**WRITTEN INSTRUCTION:**
Scan the lines below for the string "from" and copy every one that has it.

**INFORMATION SHOWN:**
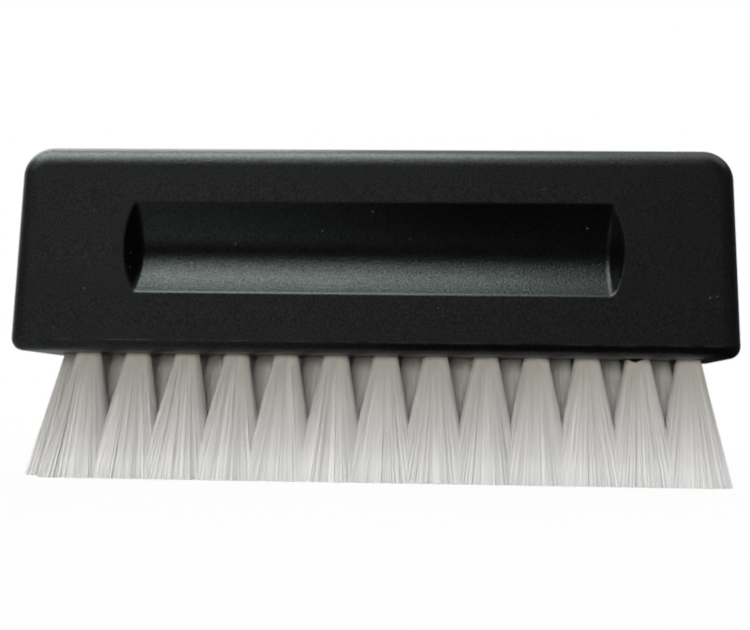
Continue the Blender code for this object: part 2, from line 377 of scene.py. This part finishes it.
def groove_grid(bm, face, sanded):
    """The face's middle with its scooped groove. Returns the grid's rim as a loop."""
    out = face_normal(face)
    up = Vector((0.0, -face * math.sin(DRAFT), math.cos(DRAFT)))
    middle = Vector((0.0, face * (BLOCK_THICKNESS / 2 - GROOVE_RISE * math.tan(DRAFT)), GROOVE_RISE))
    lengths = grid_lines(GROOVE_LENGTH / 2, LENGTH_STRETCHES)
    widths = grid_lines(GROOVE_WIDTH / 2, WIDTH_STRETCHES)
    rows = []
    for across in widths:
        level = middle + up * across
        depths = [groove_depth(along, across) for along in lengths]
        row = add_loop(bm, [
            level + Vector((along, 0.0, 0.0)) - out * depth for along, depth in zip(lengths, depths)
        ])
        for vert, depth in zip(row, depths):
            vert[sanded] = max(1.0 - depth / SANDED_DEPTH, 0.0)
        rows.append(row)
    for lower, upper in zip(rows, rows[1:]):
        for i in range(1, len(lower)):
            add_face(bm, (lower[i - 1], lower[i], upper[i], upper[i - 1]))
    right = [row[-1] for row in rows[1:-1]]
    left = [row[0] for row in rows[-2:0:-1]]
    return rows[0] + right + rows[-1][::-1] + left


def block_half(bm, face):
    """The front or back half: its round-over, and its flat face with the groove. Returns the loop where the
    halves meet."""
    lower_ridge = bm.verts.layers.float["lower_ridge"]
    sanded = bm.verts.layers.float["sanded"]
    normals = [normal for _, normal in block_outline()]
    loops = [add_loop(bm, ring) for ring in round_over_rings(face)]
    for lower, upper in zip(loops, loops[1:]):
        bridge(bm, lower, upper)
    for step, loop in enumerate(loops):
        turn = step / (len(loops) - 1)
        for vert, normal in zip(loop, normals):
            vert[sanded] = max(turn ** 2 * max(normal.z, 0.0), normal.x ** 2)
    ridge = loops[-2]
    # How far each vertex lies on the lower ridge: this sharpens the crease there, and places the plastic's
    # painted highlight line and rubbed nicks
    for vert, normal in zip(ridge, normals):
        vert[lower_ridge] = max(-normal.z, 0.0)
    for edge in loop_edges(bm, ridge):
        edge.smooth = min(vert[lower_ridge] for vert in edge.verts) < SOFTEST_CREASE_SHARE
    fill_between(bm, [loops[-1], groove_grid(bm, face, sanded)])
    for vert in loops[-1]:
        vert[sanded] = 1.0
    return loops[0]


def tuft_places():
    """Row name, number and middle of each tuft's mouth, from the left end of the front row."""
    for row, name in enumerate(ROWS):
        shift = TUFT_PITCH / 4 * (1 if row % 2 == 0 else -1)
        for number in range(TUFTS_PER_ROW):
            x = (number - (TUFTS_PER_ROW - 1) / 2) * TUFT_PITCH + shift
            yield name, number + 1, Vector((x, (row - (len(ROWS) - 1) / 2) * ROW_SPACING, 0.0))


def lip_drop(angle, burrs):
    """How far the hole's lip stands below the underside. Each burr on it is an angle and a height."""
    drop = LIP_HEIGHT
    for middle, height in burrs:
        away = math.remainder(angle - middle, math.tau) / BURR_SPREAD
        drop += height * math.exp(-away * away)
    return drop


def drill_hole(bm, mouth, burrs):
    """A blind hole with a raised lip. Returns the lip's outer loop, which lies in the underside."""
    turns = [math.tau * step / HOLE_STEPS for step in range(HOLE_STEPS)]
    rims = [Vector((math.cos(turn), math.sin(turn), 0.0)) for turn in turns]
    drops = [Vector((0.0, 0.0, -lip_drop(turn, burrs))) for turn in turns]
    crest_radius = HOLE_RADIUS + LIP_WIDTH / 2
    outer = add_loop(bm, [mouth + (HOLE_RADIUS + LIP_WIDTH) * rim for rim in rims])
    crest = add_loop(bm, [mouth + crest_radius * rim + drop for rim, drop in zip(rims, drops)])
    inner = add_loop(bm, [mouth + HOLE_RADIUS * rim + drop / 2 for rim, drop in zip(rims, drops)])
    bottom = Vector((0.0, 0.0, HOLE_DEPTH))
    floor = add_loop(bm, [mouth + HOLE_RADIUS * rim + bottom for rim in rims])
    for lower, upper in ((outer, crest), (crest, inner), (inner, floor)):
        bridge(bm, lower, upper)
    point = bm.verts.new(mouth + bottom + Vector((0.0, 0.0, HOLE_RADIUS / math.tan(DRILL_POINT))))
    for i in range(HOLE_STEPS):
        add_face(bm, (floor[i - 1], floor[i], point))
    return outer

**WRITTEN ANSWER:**
Continue the Blender code for this object: part 2, from line 377 of scene.py. This part finishes it.
    """Row name, number and middle of each tuft's mouth, from the left end of the front row."""